Provan uses this metaphor to suggest that the church is unwittingly welcoming, embracing, and feeding a number of “cuckoos” (not people but foreign ideas and philosophies) that are pushing out of the nest biblical theological ideas that should rightfully be there and need to be there for the faithful church to thrive. These foreign ideas are profoundly in conflict with a biblical theology of humanness yet we are letting them push out everything we believe (or have until now believed) that the Bible teaches us about being human.
Provan identifies some of these as the Follow the Science Cuckoo where science is given pride of place to tell us ultimate truths about who we are, why we are here, and what a meaningful life looks like, the Look Inside Yourself Cuckoo where we highlight truth as being found within ourselves based on what seems “natural” to us, and the Platonic Cuckoo where physical matter and physical bodies don’t really matter. I believe that Provan’s recommendation would be for church families to become much more aware of these benign-looking cultural ideas and recognize the serious threat that they are to displace our biblical theology and practice.
Now, while I do have some reservations about the metaphor of the “cuckoo” that Provan has chosen, I don’t believe that he intends us to start looking for individuals (or families) who need to be “kicked out of the nest.” (However, I do understand that some people could easily feel that this is what he is saying.)
Provan is doing what we would ask of any person trained in biblical studies—study Scripture carefully; help us understand what the Bible is saying about contentious topics today; and provide us with some sense of the relevance of this teaching for our churches today. Our task is to be a listening community that can test all of this together. (Table discussion groups were scheduled specifically to reflect and respond to Provan’s presentation at Equip.) While we might agree or disagree about the accuracy of Provan’s biblical theology of humanity, or his suggested applications for the church today, or about whether these cultural ideas (cuckoos) are as bad or foreign as he claims, nonetheless, he is doing in his book and his Equip presentation precisely what I would hope Christian scholars devote their time to in service to the church. He has provoked discussions about these questions across our national family. It is an important discussion to reflect on whether Christians who are changing their convictions about sexual intimacy, birth sex, and gender expression are changing because of finding new light in Scripture or whether they are changing because of having capitulated to foreign ideas that are so pervasive in our culture that they now seem to be natural and unquestionably right.
Question #2 is firstly about whether those who want certain MB churches out of the Conference consider the individuals in those churches to be Christians—and to “be in heaven when we all get there?” I cannot fully answer this question since I have not interviewed all the individuals in our various provincial conferences where this is happening—but I will do my best to answer it from my perspective.
I do not think there is any real benefit for us to judge groupings of individuals in a church around the question of whether they are or are not “Christians.” I am happy to leave that to the ultimate Judge who is both Love embodied, and King enthroned. However, within the category of “Christian” and those who self-identify as such, there are people at very different points on the spectrum of faithfulness to Jesus—and there are denominational groupings with very different understandings of what faithful Christian living looks like. So my first conclusion is that I would not recommend that we label as non-Christians those within (or formerly within) our MB church family with whom we disagree even if our disagreements are so significant that our shared denominational affiliation is at stake.

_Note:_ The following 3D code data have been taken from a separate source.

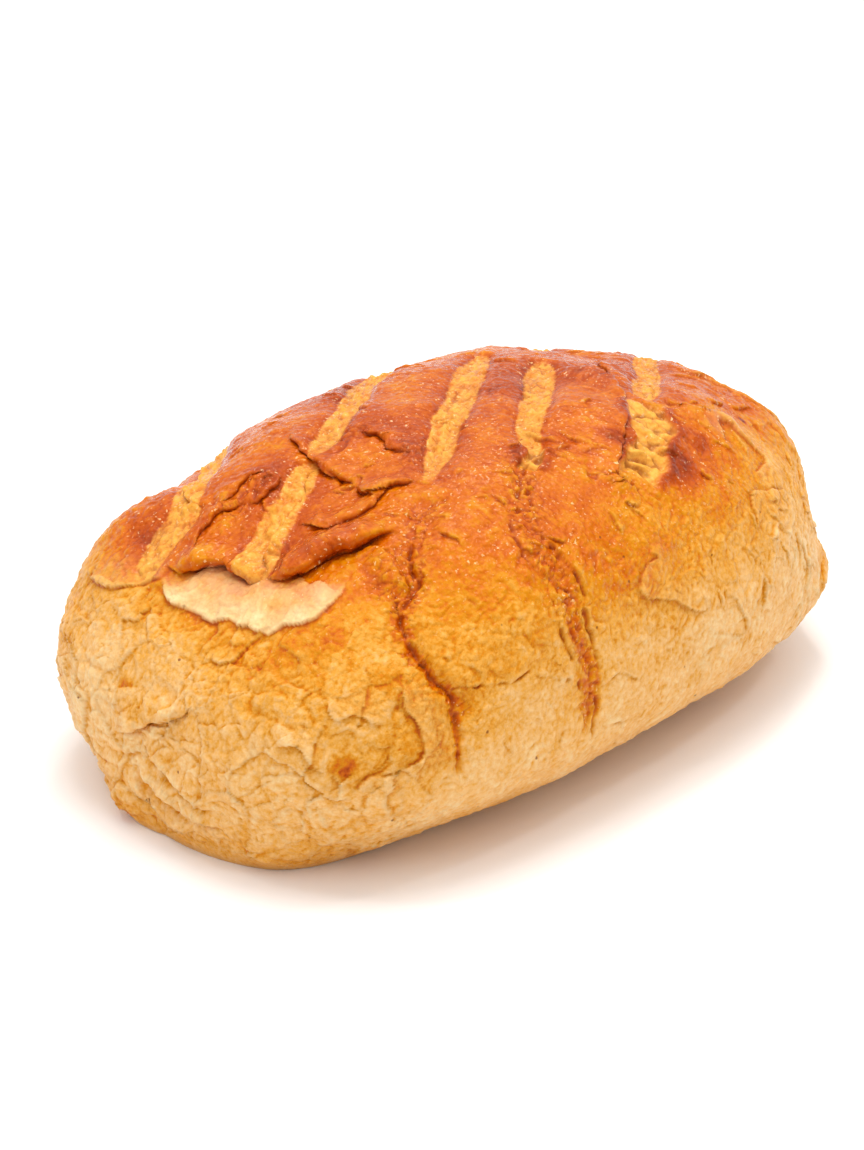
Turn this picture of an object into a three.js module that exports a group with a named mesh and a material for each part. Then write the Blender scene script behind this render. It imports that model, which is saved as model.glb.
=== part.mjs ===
// A large oval loaf of white bread, baked in one piece.
// Millimetres, +Z up. The long axis is X, and the origin is the middle of the flat underside.
import * as THREE from "three";

// Driving dimensions.
const LENGTH = 300;
const WIDTH = 195;
const HEIGHT = 112;

// The outline seen from above is a superellipse: 2 is a plain oval, and larger is squarer.
const PLAN_NEAR_END = 3.05; // the -X end, the blunter one
const PLAN_FAR_END = 2.8; // the +X end

// The dome above the widest level, with the same measure of squareness.
const DOME_ACROSS = 2.55;
const DOME_NEAR_END = 1.8;
const DOME_FAR_END = 2.45;

// The sides are widest at this share of the height and tuck in below it, down to the foot.
const WIDEST_LEVEL = 0.33;
const TUCK_SQUARENESS = 1.2;
const FOOT_SIDE = 0.565; // width of the foot as a share of the loaf's
const FOOT_NEAR_END = 0.98;
const FOOT_FAR_END = 0.73;

// Rises and hollows of the crust: where each one is, how far it reaches, and its height.
const SWELLS = [
  { at: [-73, 71, 91], reach: 17, height: -6.5 }, // dip between two scores on the back shoulder
  { at: [-97, 63, 84], reach: 15, height: 3.5 }, // rise beside it
  { at: [116, -50, 86], reach: 13, height: 3.2 }, // knuckle on the far shoulder
  { at: [115, -72, 60], reach: 27, height: -5 }, // flattened far corner
  { at: [112, 4, 96], reach: 16, height: 4.5 }, // ridge over the far end
  { at: [94, 24, 104], reach: 20, height: -2 },
  { at: [-125, 20, 85], reach: 30, height: 1.5 },
  { at: [20, -95, 50], reach: 40, height: 1.5 },
  { at: [-60, -60, 88], reach: 22, height: 1.5 },
  { at: [40, 92, 55], reach: 30, height: 2 },
  { at: [-40, 96, 40], reach: 28, height: -2 },
  { at: [100, 60, 70], reach: 24, height: 2 },
  { at: [118, -76, 33], reach: 10, height: 3.5 }, // end of the roll, far corner
  { at: [88, -88, 30], reach: 12, height: 1.8 },
  { at: [-118, 72, 62], reach: 18, height: 1.5 },
  { at: [-136, 26, 14], reach: 12, height: 3 }, // end of the roll, near corner
];
const SWELL_FADE = 12; // the swells fade out over this height above the flat underside

// Where the underside lifts off the table its edge steps inwards:
// the plan angle and the spread in degrees, and the depth in millimetres.
const LIFTS = [
  { angle: 40, spread: 18, depth: 5 },
  { angle: 95, spread: 12, depth: 4 },
  { angle: 125, spread: 14, depth: -3 },
  { angle: 165, spread: 13, depth: 5 },
  { angle: 207, spread: 7, depth: -4 },
  { angle: 231, spread: 13, depth: 9 },
  { angle: 262, spread: 12, depth: 3 },
  { angle: 300, spread: 16, depth: 3 },
];

// The mesh: columns round the loaf and rings from the crown down to the foot.
const COLUMNS = 84;
const RINGS = 30;
const DOME_SHARE = 0.72; // share of the rings above the widest level

const mix = THREE.MathUtils.lerp;
const ease = THREE.MathUtils.smoothstep;
const bell = (distance, reach) => Math.exp(-0.5 * (distance / reach) ** 2);

// Half-extent of the flat underside's edge, as a share of the widest outline.
function footShare(angle, endShare, farShare, halfExtent) {
  let share = mix(FOOT_SIDE, mix(FOOT_NEAR_END, FOOT_FAR_END, farShare), endShare);
  const degrees = THREE.MathUtils.radToDeg(angle);
  for (const { angle: centre, spread, depth } of LIFTS) {
    const away = THREE.MathUtils.euclideanModulo(degrees - centre + 180, 360) - 180;
    share -= (depth / halfExtent) * bell(away, spread);
  }
  return share;
}

// A point of the plain form: angle goes round the plan, and depth runs from 0 at the
// crown to 1 at the edge of the underside.
function formPoint(angle, depth) {
  const c = Math.cos(angle);
  const s = Math.sin(angle);
  const farShare = ease(c, -1, 1);
  const endShare = c * c;
  const squareness = mix(PLAN_NEAR_END, PLAN_FAR_END, farShare);
  const radius = (Math.abs(c) ** squareness + Math.abs(s) ** squareness) ** (-1 / squareness);
  const outerX = (c * radius * LENGTH) / 2;
  const outerY = (s * radius * WIDTH) / 2;

  let spread;
  let level;
  if (depth <= DOME_SHARE) {
    const rise = (Math.PI / 2) * (1 - depth / DOME_SHARE);
    const domeEnd = mix(DOME_NEAR_END, DOME_FAR_END, farShare);
    const power = 2 / mix(DOME_ACROSS, domeEnd, endShare);
    spread = Math.max(Math.cos(rise), 0) ** power;
    level = mix(WIDEST_LEVEL, 1, Math.sin(rise) ** power);
  } else {
    const drop = ((Math.PI / 2) * (depth - DOME_SHARE)) / (1 - DOME_SHARE);
    const foot = footShare(angle, endShare, farShare, Math.hypot(outerX, outerY));
    spread = mix(foot, 1, Math.max(Math.cos(drop), 0) ** (2 / TUCK_SQUARENESS));
    level = WIDEST_LEVEL * (1 - Math.sin(drop));
  }
  return new THREE.Vector3(outerX * spread, outerY * spread, level * HEIGHT);
}

// The way the crust faces, as on an ellipsoid above the widest level and sideways below it.
function facing(point) {
  const above = Math.max(point.z - WIDEST_LEVEL * HEIGHT, 0);
  const domeHeight = (1 - WIDEST_LEVEL) * HEIGHT;
  return new THREE.Vector3(
    point.x / (LENGTH / 2) ** 2,
    point.y / (WIDTH / 2) ** 2,
    above / domeHeight ** 2,
  ).normalize();
}

function swellHeight(point) {
  let height = 0;
  for (const { at, reach, height: peak } of SWELLS) {
    height += peak * bell(point.distanceTo(new THREE.Vector3(...at)), reach);
  }
  return height * ease(point.z, 0, SWELL_FADE);
}

// A sphere's rings and columns are carried onto the loaf. Its last ring becomes the edge
// of the underside, so the cap below that ring is the flat resting face.
function loafGeometry() {
  const geometry = new THREE.SphereGeometry(1, COLUMNS, RINGS);
  const position = geometry.getAttribute("position");
  const uv = geometry.getAttribute("uv");
  for (let i = 0; i < position.count; i++) {
    const ring = Math.round((1 - uv.getY(i)) * RINGS);
    if (ring === RINGS) {
      position.setXYZ(i, 0, 0, 0);
      continue;
    }
    if (ring === 0) {
      position.setXYZ(i, 0, 0, HEIGHT);
      continue;
    }
    const angle = Math.PI + 2 * Math.PI * uv.getX(i);
    const depth = ring / (RINGS - 1);
    const point = formPoint(angle, depth);
    point.addScaledVector(facing(point), swellHeight(point));
    position.setXYZ(i, point.x, point.y, ring === RINGS - 1 ? 0 : point.z);
  }
  centreOverOrigin(geometry);
  geometry.computeVertexNormals();
  return geometry;
}

// The swells and lifts are uneven, so the middle of the finished loaf is brought back
// over the origin.
function centreOverOrigin(geometry) {
  geometry.computeBoundingBox();
  const centre = geometry.boundingBox.getCenter(new THREE.Vector3());
  geometry.translate(-centre.x, -centre.y, 0);
}

const crust = new THREE.MeshStandardMaterial({
  color: new THREE.Color(0.83, 0.52, 0.2),
  roughness: 0.45,
  metalness: 0,
});

const loaf = new THREE.Mesh(loafGeometry(), crust);
loaf.name = "loaf";

const group = new THREE.Group();
group.name = "tin_loaf";
group.add(loaf);

export default group;
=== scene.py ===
"""A large oval loaf of white bread with a glazed, scored and cracked crust.

The crust is one dense mesh. Its plain form is the CAD solid's, and the relief is added to it
in layers: scores, creases, cracks, lifted skin, flakes, wrinkles and blisters. Each layer also
says how the crust is browned and how it shines, and the material reads that from the mesh. Some
marks paint shade into the colour: in creases, hollows and grooves, and under the edges of flakes
and lifted skin.
Lengths are millimetres until the mesh is made, and metres in Blender.
"""
import math
from itertools import product

import bpy
import numpy as np
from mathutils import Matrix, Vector


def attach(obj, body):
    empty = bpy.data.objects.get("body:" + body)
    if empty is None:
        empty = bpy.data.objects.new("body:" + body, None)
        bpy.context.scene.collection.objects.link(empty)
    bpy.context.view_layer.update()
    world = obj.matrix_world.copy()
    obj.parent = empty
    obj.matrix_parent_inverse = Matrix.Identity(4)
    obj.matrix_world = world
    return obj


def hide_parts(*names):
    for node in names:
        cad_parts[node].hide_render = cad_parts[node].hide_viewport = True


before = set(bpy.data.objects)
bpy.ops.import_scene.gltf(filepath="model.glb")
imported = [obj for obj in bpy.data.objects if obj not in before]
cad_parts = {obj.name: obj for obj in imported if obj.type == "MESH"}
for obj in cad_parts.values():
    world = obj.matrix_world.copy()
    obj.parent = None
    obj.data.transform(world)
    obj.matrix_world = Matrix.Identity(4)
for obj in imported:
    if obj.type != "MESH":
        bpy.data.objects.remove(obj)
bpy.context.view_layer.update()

MM = 0.001
CELL = 0.58  # spacing of the crust's mesh

# --- The plain form, the same as the CAD solid's -------------------------------------------

LENGTH, WIDTH, HEIGHT = 300.0, 195.0, 112.0
PLAN_NEAR_END, PLAN_FAR_END = 3.05, 2.8
DOME_ACROSS, DOME_NEAR_END, DOME_FAR_END = 2.55, 1.8, 2.45
WIDEST_LEVEL = 0.33
TUCK_SQUARENESS = 1.2
FOOT_SIDE, FOOT_NEAR_END, FOOT_FAR_END = 0.565, 0.98, 0.73
DOME_SHARE = 0.72

# where a rise or hollow is, how far it reaches, and its height
SWELLS = [
    ((-73, 71, 91), 17, -6.5),
    ((-97, 63, 84), 15, 3.5),
    ((116, -50, 86), 13, 3.2),
    ((115, -72, 60), 27, -5),
    ((112, 4, 96), 16, 4.5),
    ((94, 24, 104), 20, -2),
    ((-125, 20, 85), 30, 1.5),
    ((20, -95, 50), 40, 1.5),
    ((-60, -60, 88), 22, 1.5),
    ((40, 92, 55), 30, 2),
    ((-40, 96, 40), 28, -2),
    ((100, 60, 70), 24, 2),
    ((118, -76, 33), 10, 3.5),
    ((88, -88, 30), 12, 1.8),
    ((-118, 72, 62), 18, 1.5),
    ((-136, 26, 14), 12, 3),
]
SWELL_FADE = 12

# plan angle and spread in degrees, and how far the foot steps inwards there
LIFTS = [
    (40, 18, 5), (95, 12, 4), (125, 14, -3), (165, 13, 5),
    (207, 7, -4), (231, 13, 9), (262, 12, 3), (300, 16, 3),
]


def ease(x, low=0.0, high=1.0):
    x = np.clip((x - low) / (high - low), 0.0, 1.0)
    return x * x * (3 - 2 * x)


def mix(a, b, share):
    return a + (b - a) * share


def bell(distance, reach):
    return np.exp(-0.5 * (distance / reach) ** 2)


def unit(v):
    return v / (np.linalg.norm(v, axis=-1, keepdims=True) + 1e-12)


def form(angle, depth):
    """Points of the plain form: depth is 0 at the crown and 1 at the edge of the underside."""
    c, s = np.cos(angle), np.sin(angle)
    far, end = ease(c, -1, 1), c * c
    squareness = mix(PLAN_NEAR_END, PLAN_FAR_END, far)
    radius = (np.abs(c) ** squareness + np.abs(s) ** squareness) ** (-1 / squareness)
    outer_x, outer_y = c * radius * LENGTH / 2, s * radius * WIDTH / 2

    rise = math.pi / 2 * (1 - np.clip(depth / DOME_SHARE, 0, 1))
    power = 2 / mix(DOME_ACROSS, mix(DOME_NEAR_END, DOME_FAR_END, far), end)
    dome_spread = np.clip(np.cos(rise), 0, 1) ** power
    dome_level = mix(WIDEST_LEVEL, 1.0, np.clip(np.sin(rise), 0, 1) ** power)

    foot = mix(FOOT_SIDE, mix(FOOT_NEAR_END, FOOT_FAR_END, far), end)
    half = np.hypot(outer_x, outer_y)
    degrees = np.degrees(angle)
    for centre, spread, inwards in LIFTS:
        away = (degrees - centre + 180) % 360 - 180
        foot = foot - inwards / half * bell(away, spread)
    drop = math.pi / 2 * np.clip((depth - DOME_SHARE) / (1 - DOME_SHARE), 0, 1)
    tuck_spread = mix(foot, 1.0, np.clip(np.cos(drop), 0, 1) ** (2 / TUCK_SQUARENESS))
    tuck_level = WIDEST_LEVEL * (1 - np.sin(drop))

    above = depth <= DOME_SHARE
    spread = np.where(above, dome_spread, tuck_spread)
    level = np.where(above, dome_level, tuck_level)
    p = np.stack([outer_x * spread, outer_y * spread, level * HEIGHT], -1)

    dome = np.maximum(p[:, 2] - WIDEST_LEVEL * HEIGHT, 0) / ((1 - WIDEST_LEVEL) * HEIGHT) ** 2
    facing = unit(np.stack([p[:, 0] / (LENGTH / 2) ** 2, p[:, 1] / (WIDTH / 2) ** 2, dome], -1))
    swell = 0
    for at, reach, height in SWELLS:
        swell = swell + height * bell(np.linalg.norm(p - np.array(at), axis=1), reach)
    return p + facing * (swell * ease(p[:, 2], 0, SWELL_FADE))[:, None]


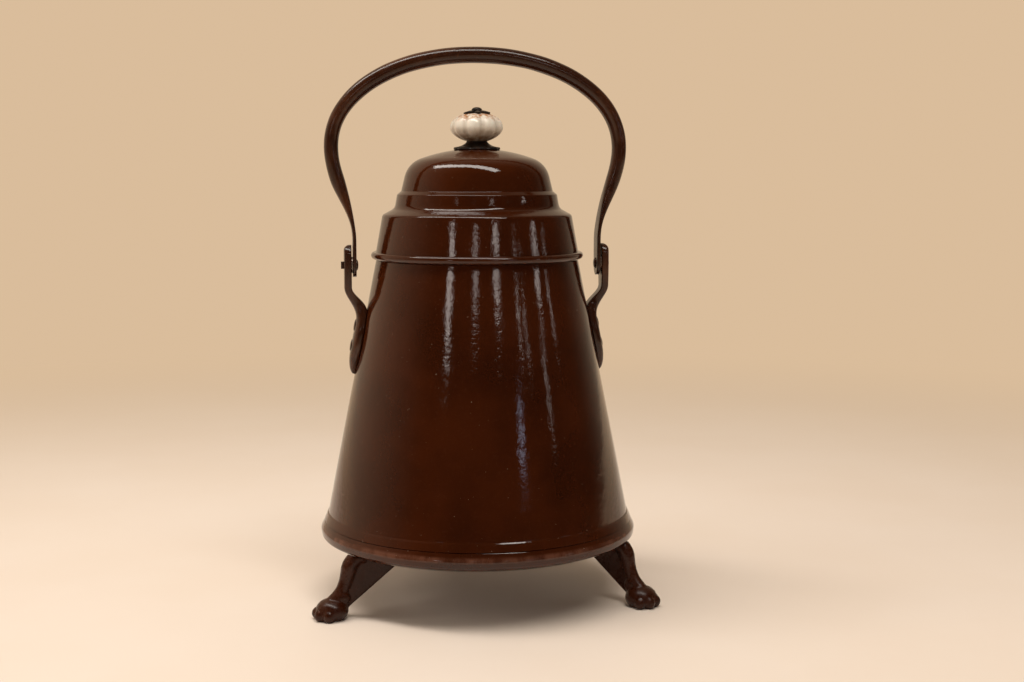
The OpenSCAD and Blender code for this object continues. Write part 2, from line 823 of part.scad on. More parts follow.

The real question is whether there ever comes a time when it is appropriate to “break fellowship” with other Christians—even when we are fully aware that there will be no breaking of fellowship among Christians in the new creation. All denominations exist today because of either their breaking of fellowship with the existing church or the existing church forcing them out. Anabaptism itself started way back in 1525 through breaking fellowship with other Christians, and our MB parents did the same in 1860. It seems that both groups did not deny the reality of the larger church’s Christian identity. If we assume that it is always inappropriate to break fellowship with other Christians, this should make all Christian denominational groupings question their very existence.
The New Testament does not directly address denominational separations, but it does seem to recommend the breaking of fellowship with individual Christians who have fallen into sin and even after careful process remain unwilling to pursue restoration (cf. Matt 18). New Testament church discipline is not firstly about declaring unrepentant members of the church to be non-Christians and then excluding them because of that but about the exclusion of unrepentant Christians with the hope that they will repent and return to full fellowship. While it is a difficult text, it might be that Paul is referring to this in 1 Corinthians 3:15 where a person’s “work” is burned up, but the person is saved “even though only as one escaping through the flames.”
So we have two situations where the breaking of fellowship with other Christians is not the ideal situation but a necessary reality. A denominational family today could advocate for the exclusion of a local church unwilling to live into what is understood as their shared convictions without claiming that the individuals in that local church are no longer Christians.
In conclusion, I don’t believe it is useful to question the Christian identity of those with whom we disagree. Instead, we should make every effort to maintain unity and live at peace with other Christians. However, this does not rule out as a last resort (and after much prayer and careful processing) the breaking of fellowship with a local congregation for moving away from covenantal obligations to the larger family.
Thanks again, J., for your challenging but important questions. I hope that this response will be helpful in some way.
Blessings and Shalom!
Ken Esau (National Faith & Life Director)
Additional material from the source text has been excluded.